▼
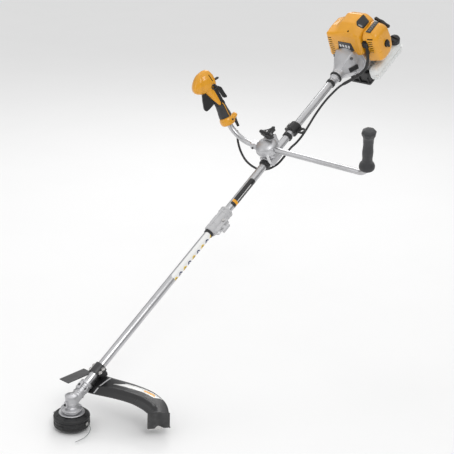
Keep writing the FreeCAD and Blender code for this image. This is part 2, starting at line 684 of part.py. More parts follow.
def engine_pieces():
    rim = "housing_radius + 6"
    turned("clutch_housing", ENGINE, "x", [
        ("-88", "tube_radius + running_gap"), ("-88", "21"), ("-72", "22"), ("-40", "42"), ("-20", "52"),
        ("-3", "housing_radius"), ("-3", rim), ("27", rim), ("27", "flywheel_radius + 6"),
        ("0", "flywheel_radius + 6"), ("-2", "drum_radius + 13"), ("-22", "drum_radius + 4"),
        ("-29", "drum_radius - 3"), ("-32", "socket_radius + running_gap"),
        ("-44.7", "socket_radius + running_gap"), ("-44.7", "tube_radius + running_gap")])
    turned("clutch_drum", ENGINE, "x", [
        ("-43", "drive_radius"), ("-43", "socket_radius"), ("-26", "socket_radius"), ("-26", "drum_radius"),
        ("0", "drum_radius"), ("0", "drum_radius - 2.5"), ("-23", "drum_radius - 2.5"), ("-23", "0"),
        ("-26", "0"), ("-26", "drive_radius")])
    ring = turned_shape("x", [("-19", "16"), ("-19", "drum_radius - 4"), ("4", "drum_radius - 4"),
                              ("4", "16")])
    piece("clutch_shoes", cut(ring, block(("-30", "30"), ("-5", "5"), ("-60", "60"))), ENGINE)
    disc = turned_shape("x", [
        ("4.3", "crank_radius"), ("4.3", "34"), ("12", "34"), ("12", "flywheel_radius"),
        ("22", "flywheel_radius"), ("22", "crank_radius")])
    fins = []
    for index in range(12):
        fin = block(("4", "13"), ("36", "flywheel_radius"), ("-1.2", "1.2"))
        fins.append(tilted(fin, axis=(1, 0, 0), turn=str(30 * index)))
    piece("flywheel", fuse(disc, *fins), ENGINE)

    station = "cylinder_station"
    case = cut(
        fuse(rod("x", "27", "33", rim), rod("x", "33", f"{station} + 28", "40"),
             rod("x", f"{station} + 28", f"{station} + 34", "47"),
             block((f"{station} - 25", f"{station} + 25"), ("-25", "25"), ("25", "42"))),
        rod("x", f"{station} - 23", f"{station} + 23", "33"),
        rod("x", "20", f"{station} + 40", "8 + running_gap"),
        rod("z", "0", "50", "piston_radius + 1", (station, "0")))
    piece("crankcase", case, ENGINE)
    throw = "stroke / 2"
    crank = fuse(
        rod("x", "2", f"{station} - 22", "crank_radius"), rod("x", "30", f"{station} - 16", "8"),
        rod("x", f"{station} - 16", f"{station} - 8", "28"), rod("x", f"{station} + 8", f"{station} + 16",
                                                                 "28"),
        rod("x", f"{station} - 10", f"{station} + 10", "5", ("0", throw)),
        rod("x", f"{station} + 16", f"{station} + 36", "8"), rod("x", f"{station} + 36", f"{station} + 50",
                                                                 "4"))
    piece("crankshaft", crank, ENGINE)

    at = (station, "0")
    fins = [rod("z", str(50 + 7 * index), str(52 + 7 * index), "27", at) for index in range(9)]
    barrel = cut(
        fuse(block((f"{station} - 25", f"{station} + 25"), ("-25", "25"), ("42 + rest_gap", "47"), 1.5),
             rod("z", "44", "104", "piston_radius + 5", at), *fins,
             rod("z", "100", "112", "12", at),
             block((f"{station} - 12", f"{station} + 12"), ("0", "37"), ("56", "82")),
             block((f"{station} - 12", f"{station} + 12"), ("-37", "0"), ("54", "80"))),
        rod("z", "0", "98", "piston_radius + running_gap", at),
        rod("z", "98", "120", "5 + running_gap", at))
    piece("cylinder", barrel, ENGINE)
    piece("piston", cut(rod("z", "64", "96", "piston_radius", at), rod("z", "60", "92", "piston_radius - 3",
                                                                       at)),
          ENGINE)
    piece("spark_plug", fuse(rod("z", "99", "112.3", "5", at), rod("z", "112.3", "118", "8", at),
                             rod("z", "118", "128", "4", at)), ENGINE)
    boot = cut(fuse(rod("z", "118.5", "133", "8", at),
                    block((f"{station} - 8", f"{station} + 8"), ("-30", "0"), ("122", "133"), 3)),
               rod("z", "110", "128.3", "4 + running_gap", at))
    piece("plug_cap", boot, ENGINE)
    muffler = cut(block((f"{station} - 25", f"{station} + 30"), ("37 + rest_gap", "75"), ("34", "96"), 7),
                  rod("y", "65", "90", "7", (f"{station} + 14", "44")))
    piece("muffler", muffler, ENGINE)
    piece("carburettor", cut(
        fuse(block((f"{station} - 15", f"{station} + 15"), ("-70", "-37 - rest_gap"), ("50", "84"), 2),
             block(("9", "23.5"), ("-88", "-64"), ("58", "80"), 3),
             block(("20", f"{station} - 10"), ("-69", "-63"), ("62", "78")),
             rod("z", "44", "90", "6", (f"{station} + 8", "-56"))),
        rod("y", "-90", "-30", "8", (station, "66"))), ENGINE)
    filter_low, filter_high = "24", f"{station} + 42"
    shell = cut(
        fuse(block((filter_low, filter_high), ("-122", "-72"), ("-4", "110"), 9),
             block((f"{filter_low} + 14", f"{filter_high} + 8"), ("-112", "-72"), ("4", "96"), 8)),
        block((f"{filter_low} + shell_wall", f"{filter_high} - shell_wall"), ("-122 + shell_wall", "-60"),
              ("-4 + shell_wall", "110 - shell_wall"), 7),
        rod("y", "-130", "-110", "6 + running_gap", ("66", "44")),
        *[block(("20", "30"), ("-108", "-88"), (str(14 + 11 * index), str(19 + 11 * index)))
          for index in range(6)])
    piece("air_filter_cover", shell, ENGINE)
    piece("air_filter", cut(
        block((f"{station} - 28", f"{station} + 32"), ("-92", "-70 - rest_gap"), ("10", "100"), 3),
        rod("y", "-100", "-78", "16", (station, "60"))), ENGINE)
    knob = fuse(rod("y", "-126", "-112", "6", ("66", "44")), rod("y", "-132", "-122.3", "11", ("66", "44")),
                block(("62", "70"), ("-136", "-123"), ("30", "58"), 3))
    piece("filter_knob", knob, ENGINE)

    cover = cut(
        fuse(block(("0", "112"), ("-66", "82"), ("2", "112"), 14),
             block(("24", "106"), ("-54", "24"), ("40", "138"), 14)),
        block(("shell_wall", "112 - shell_wall"), ("-66 + shell_wall", "82 - shell_wall"),
              ("-2", "112 - shell_wall"), 11),
        block(("24 + shell_wall", "106 - shell_wall"), ("-54 + shell_wall", "24 - shell_wall"),
              ("40", "138 - shell_wall"), 11),
        rod("x", "-10", "140", "housing_radius + 6 + rest_gap"),
        block(("20", "140"), ("-90", "92"), ("-10", "10")),
        block(("30", "96"), ("-80", "-50"), ("30", "100")),
        block(("-5", "34"), ("-90", "-60"), ("56", "86")),
        block(("36", "84"), ("-60", "-30"), ("102", "150")),
        *[block(("-4", "9"), ("50", "68"),
                (str(20 + 9 * index), str(24 + 9 * index))) for index in range(9)])
    piece("engine_cover", cover, ENGINE)

    back = f"{station} + 34"
    turned("starter_housing", ENGINE, "x", [
        (back, "44"), (back, "58"), (f"{back} + 6", "62"), (f"{back} + 50", "61"), (f"{back} + 62", "52"),
        (f"{back} + 62", "0"), (f"{back} + 54", "0"), (f"{back} + 54", "44")])
    turned("starter_pulley", ENGINE, "x", [
        (f"{back} + 4", "4 + running_gap"), (f"{back} + 4", "30"), (f"{back} + 6", "30"),
        (f"{back} + 8", "24"),
        (f"{back} + 12", "24"), (f"{back} + 14", "30"), (f"{back} + 16", "30"),
        (f"{back} + 16", "4 + running_gap")])
    grip_at = f"{back} + 62 + rest_gap"
    grip = tilted(block(("0", "15"), ("-32", "32"), ("-7", "7"), 5), x=grip_at, y="-42", z="38",
                  axis=(1, 0, 0), turn="32")
    piece("starter_grip", group(grip), ENGINE)

    neck_at = {"x": "154", "y": "-76", "z": "-44", "axis": (1, 0, 0), "turn": "20"}
    tank = cut(
        fuse(block(("34 + rest_gap", "160"), ("-72", "64"), ("-108", "-67"), 14),
             block(("6", "174"), ("-92", "-54"), ("-86", "-38"), 12),
             tilted(rod("z", "0", "24", "cap_radius - 3"), **neck_at)),
        block(("34 + shell_wall", "160 - shell_wall"), ("-72 + shell_wall", "64 - shell_wall"),
              ("-108 + shell_wall", "-67 - shell_wall"), 11),
        block(("6 + shell_wall", "174 - shell_wall"), ("-92 + shell_wall", "-54 - shell_wall"),
              ("-86 + shell_wall", "-38 - shell_wall"), 9),
        tilted(rod("z", "-20", "25", "cap_radius - 6"), **neck_at))
    piece("fuel_tank", tank, ENGINE)
    cap = tilted(cut(rod("z", "12", "34", "cap_radius"),
                     rod("z", "11", "24.3", "cap_radius - 3 + running_gap")),
                 **neck_at)
    piece("fuel_cap", group(cap), ENGINE)
    foot = fuse(block(("14", "34"), ("-46", "40"), ("-112", "-64"), 4),
                block(("8", "50"), ("-46", "40"), ("-117", "-108 - rest_gap"), 3))
    piece("engine_foot", cut(foot, rod("x", "-20", "60", "housing_radius + 6 + rest_gap")), ENGINE)


head_pieces()
line_head_pieces()
guard_pieces()
shaft_pieces()
handle_pieces()
throttle_cable()
engine_pieces()
doc.recompute()


# ---------------------------------------------------------------- checks and files

for item in doc.Objects:
    if "Invalid" in item.State or "Error" in item.State:
        raise RuntimeError(f"{item.Name} ({item.Label}) failed: {item.State}")
for item in pieces:
    if item.Shape.isNull() or not item.Shape.isValid():
        raise RuntimeError(f"{item.Label} has no valid shape")
    if not item.Shape.Solids:
        raise RuntimeError(f"{item.Label} has no solid")

os.makedirs("parts", exist_ok=True)
for item in pieces:
    item.Shape.exportStep(f"parts/{item.Label}.step")
print(len(pieces), "pieces written")
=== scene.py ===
"""A petrol string trimmer: camera, light, finishes and finished surfaces around the fixed frame.

Shapes are worked out in millimetres, each in the frame of the part that it sits on, and placed by a matrix.
"""
import json
import math

import bmesh
import bpy
import numpy as np
from mathutils import Matrix, Vector


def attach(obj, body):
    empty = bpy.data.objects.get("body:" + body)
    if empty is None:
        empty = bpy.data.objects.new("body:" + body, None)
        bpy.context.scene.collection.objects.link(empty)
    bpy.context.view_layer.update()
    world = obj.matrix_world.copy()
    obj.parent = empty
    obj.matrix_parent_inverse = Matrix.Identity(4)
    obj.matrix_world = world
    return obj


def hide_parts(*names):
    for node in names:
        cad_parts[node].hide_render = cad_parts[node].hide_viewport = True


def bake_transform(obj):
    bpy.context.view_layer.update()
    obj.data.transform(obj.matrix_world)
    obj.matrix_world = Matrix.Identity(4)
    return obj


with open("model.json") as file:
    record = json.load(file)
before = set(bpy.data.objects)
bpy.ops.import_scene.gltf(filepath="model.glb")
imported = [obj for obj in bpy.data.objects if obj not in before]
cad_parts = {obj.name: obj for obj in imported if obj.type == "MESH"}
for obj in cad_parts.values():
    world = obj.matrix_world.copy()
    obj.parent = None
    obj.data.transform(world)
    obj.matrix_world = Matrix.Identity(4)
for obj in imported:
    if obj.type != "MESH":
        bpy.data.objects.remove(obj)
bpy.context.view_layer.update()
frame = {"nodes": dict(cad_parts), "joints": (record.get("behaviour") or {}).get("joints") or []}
joints = {joint["name"]: joint for joint in frame["joints"]}
MM = 0.001


# ---------------------------------------------------------------- frames

def shift(x=0.0, y=0.0, z=0.0):
    """A move as a 4 by 4 matrix."""
    matrix = np.eye(4)
    matrix[:3, 3] = x, y, z
    return matrix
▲
- **WHAT TO DO**
This exercise asks for the lines from the line with "line_head_pieces()" to the line with "before = set(bpy.data.objects)", both lines included, set down exactly and with nothing else.

- **EXERCISE OUTPUT**
line_head_pieces()
guard_pieces()
shaft_pieces()
handle_pieces()
throttle_cable()
engine_pieces()
doc.recompute()


# ---------------------------------------------------------------- checks and files

for item in doc.Objects:
    if "Invalid" in item.State or "Error" in item.State:
        raise RuntimeError(f"{item.Name} ({item.Label}) failed: {item.State}")
for item in pieces:
    if item.Shape.isNull() or not item.Shape.isValid():
        raise RuntimeError(f"{item.Label} has no valid shape")
    if not item.Shape.Solids:
        raise RuntimeError(f"{item.Label} has no solid")

os.makedirs("parts", exist_ok=True)
for item in pieces:
    item.Shape.exportStep(f"parts/{item.Label}.step")
print(len(pieces), "pieces written")
=== scene.py ===
"""A petrol string trimmer: camera, light, finishes and finished surfaces around the fixed frame.

Shapes are worked out in millimetres, each in the frame of the part that it sits on, and placed by a matrix.
"""
import json
import math

import bmesh
import bpy
import numpy as np
from mathutils import Matrix, Vector


def attach(obj, body):
    empty = bpy.data.objects.get("body:" + body)
    if empty is None:
        empty = bpy.data.objects.new("body:" + body, None)
        bpy.context.scene.collection.objects.link(empty)
    bpy.context.view_layer.update()
    world = obj.matrix_world.copy()
    obj.parent = empty
    obj.matrix_parent_inverse = Matrix.Identity(4)
    obj.matrix_world = world
    return obj


def hide_parts(*names):
    for node in names:
        cad_parts[node].hide_render = cad_parts[node].hide_viewport = True


def bake_transform(obj):
    bpy.context.view_layer.update()
    obj.data.transform(obj.matrix_world)
    obj.matrix_world = Matrix.Identity(4)
    return obj


with open("model.json") as file:
    record = json.load(file)
before = set(bpy.data.objects)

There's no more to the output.